The first thing Maggie asked me when we started reading Rumpelstiltskin was “What’s the girl’s name?”  Typically, she doesn’t have one in either edition we read (Marie-Louise Gay’s then, later, Paul Zelinsky’s.)  She is known by her position: either the “miller’s daughter” or “the Queen”.  I couldn’t stomach a heroine defined by her relationship to the abusive men in her life, so I immediately made one up for her – she is now Rebecca.  Not a page later I was choking on the words again.  The king – depicted in Zelinsky’s version as a handsome young man – is locking her in rooms and threatening her with little, if any, rebuke from the narrator.  I couldn’t take this either.  Every time the king comes up now I find myself adding “-who was a jerk-” to his name.  I quickly flip past her wedding, where she is depicted looking bafflingly happy to be there.

I grudgingly report the pathetic way in which she gives herself up for dead every other page but I had had quite enough by the end of the story.  In my version, Rebecca doesn’t send her servant out to find Rumpelstiltskin’s name, she does it herself.  Because she’s the heroine, right?  She has to do SOMETHING in the book other than look pretty and pathetic.  But in the end I feel I’ve cobbled together a still-sad tale that says some very dubious things about life to my very small daughter.  I cringe when she requests the book.

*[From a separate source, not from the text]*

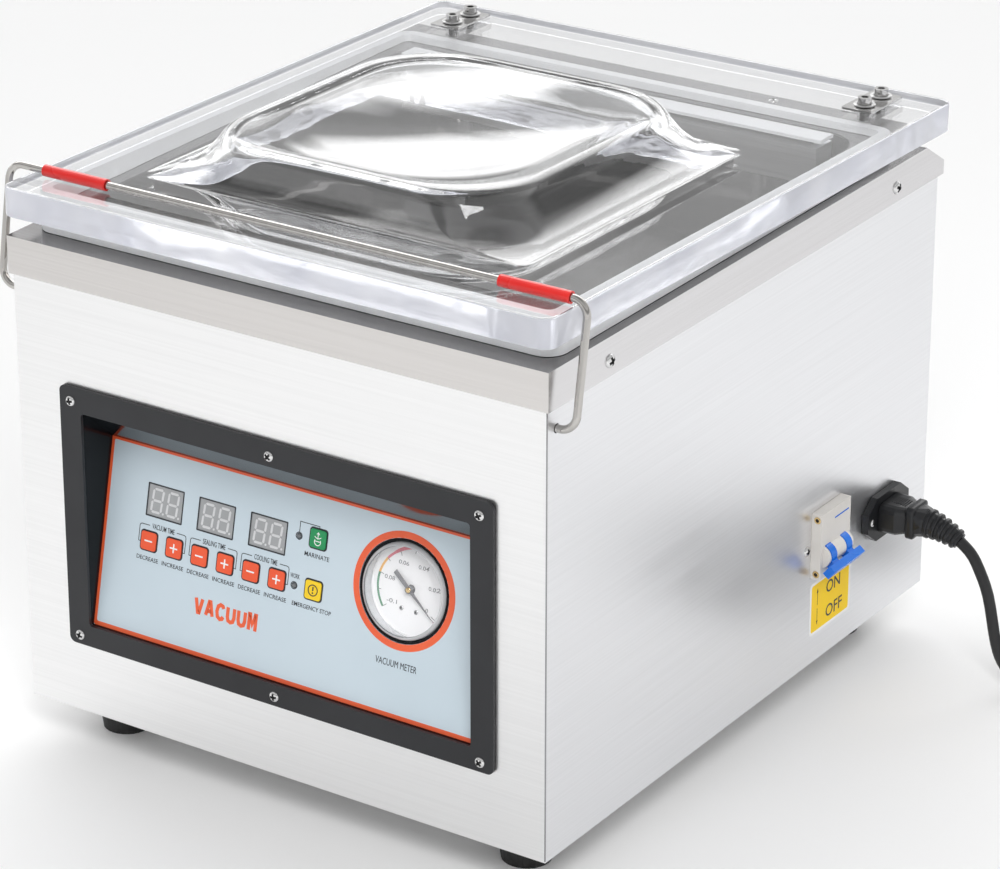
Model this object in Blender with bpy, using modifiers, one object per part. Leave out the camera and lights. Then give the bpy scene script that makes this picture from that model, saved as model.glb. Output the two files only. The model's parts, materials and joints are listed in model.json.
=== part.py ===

Luckily, SurLaLune tells me that I am not the only one who finds this a troubling piece.  Modern interpretations abound.  I simply adored Susanna Clarke’s “On Lickerish Hill”, a telling of Tit Tat Tot, from her collection The Ladies of Grace Adieu, but it’s a bit beyond a 2-year-old, especially with the archaic language.  But surely Maggie needs a grounding in the original story before she can appreciate, some day, these liberated versions?  I just hope she doesn’t get any ideas from them.  In the meantime I’m editing, shamefully, to keep hold of my sanity.